Pour pouvoir passer cet examen d'entrée mi-mars, Jahantab Ahmadi a d'abord dû marcher deux heures dans les montagnes. Puis elle a pris les transports en commun, arrivant neuf heures de cahots plus tard à la capitale provinciale Nili. Son bébé avec elle. (photo AFP)

Assise par terre, son bébé sur les genoux, Jahantab Ahmadi, passe un examen, entourée d’étudiants bûchant sur des pupitres : la photo, expressive, a suscité une forte émotion en Afghanistan, où nombre de femmes sont illettrées.

Le contraste est saisissant entre l’inconfort de la jeune mère, concentrée sous son voile bleu, un crayon à papier à la main, et le reste des inscrits, studieux sur leurs chaises parfaitement alignées, pour les tests d’entrée de l’université privée de Nasir Khusraw, dans le centre du pays. « Je ne veux pas être privée de mes études », affirme Jahantab Ahmadi, 25 ans, dont c’est le troisième enfant. Elle qui vient d’un petit village de la province du Daikundi, où le blé, le maïs et les patates assurent de maigres revenus, veut « travailler hors de (sa) maison ». « Je veux devenir doctoresse, quelqu’un qui sert les femmes de ma communauté ou de ma société », assure-t-elle.

Pour pouvoir passer cet examen d’entrée mi-mars, Jahantab Ahmadi a d’abord dû marcher deux heures dans les montagnes. Puis elle a pris les transports en commun, arrivant neuf heures de cahots plus tard à la capitale provinciale Nili. Au début du test, qui se déroulait en extérieur, elle s’est comme les autres candidats assise à un pupitre. Mais sa fille Khizran, âgée de quelques mois, souffrait d’une oreille et ne cessait de crier. Pour la calmer, et ne pas déranger ses voisins, Jahantab raconte s’être mise à terre, derrière un autre candidat. « Je devais me concentrer sur le bébé et passer le test. »

Un enseignant de l’université privée la prend alors en photo. Son cliché fait le tour de la toile afghane, sans même qu’elle en soit consciente. « Mes amis au village m’ont dit : tu as été photographiée. Je leur ai dit : comment ai-je pu ne pas savoir qu’on me photographiait ? et ils m’ont répondu : tu étais concentrée sur l’examen », se souvient-elle, timide.

Star des réseaux sociaux

Les réseaux sociaux s’emparent de son cas.
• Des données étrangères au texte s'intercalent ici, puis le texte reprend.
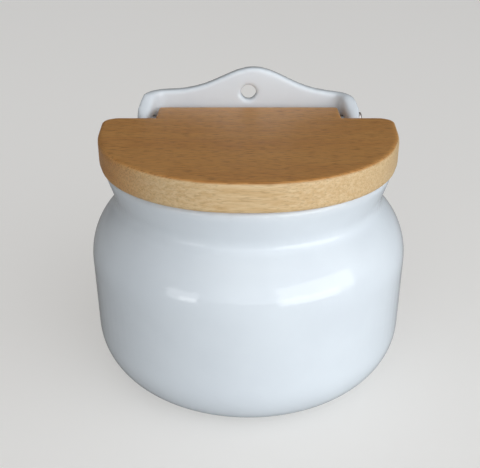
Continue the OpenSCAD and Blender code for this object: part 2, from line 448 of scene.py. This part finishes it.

L’Association de la jeunesse afghane lance une campagne de financement en ligne pour Jahantab Ahmadi et récolte 14 000 dollars, une fortune dans un pays où 39% de la population vit dans la pauvreté. Sur Facebook, un homme lui écrit : « Tu es une vraie championne du monde. Tu as montré qu’une fille hazara peut faire n’importe quoi dans n’importe quelles circonstances », en référence à son ethnie, l’une des quatre principales en Afghanistan, réputée la plus libérale. Un autre internaute dit « espérer que cette femme si appliquée atteigne ses objectifs ».

Zahra Yagana a aussi été impressionnée. Cette défenseure des droits des femmes a contacté Jahantab Ahmadi et l’a convaincue de venir à Kaboul pour y étudier. Elle l’aide actuellement à entrer dans une université privée de la capitale afghane. Et héberge la jeune mère, son mari et ses trois enfants. « Si elle devait étudier au Daikundi, ce serait dur pour elle », explique la militante. Là-bas, « le niveau d’éducation est bas. Il n’y a pas de résidence universitaire et elle devrait vivre dans une location », poursuit-elle. Et d’assurer : « nous lui trouverons un logement (à Kaboul). Beaucoup d’amis ici ont promis de l’aider. Nous essayons de trouver un travail pour son mari et aussi de lever des fonds pour permettre à ses enfants d’aller à l’école. »

Une solution idéale pour Jahantab Ahmadi, dont « le but dans la vie était d’être admise à l’université », remarque-t-elle. « Mais du fait de notre pauvreté, je n’ai pas pu me permettre d’étudier pendant trois ou quatre ans », regrette celle qui a fini le lycée après son mariage à l’âge de 18 ans.

Le taux d’alphabétisation en Afghanistan est parmi les plus bas au monde : environ 36% selon les chiffres officiels, bien moindre encore pour les femmes. « Moi, je ne veux pas être laissée de côté », lance-t-elle.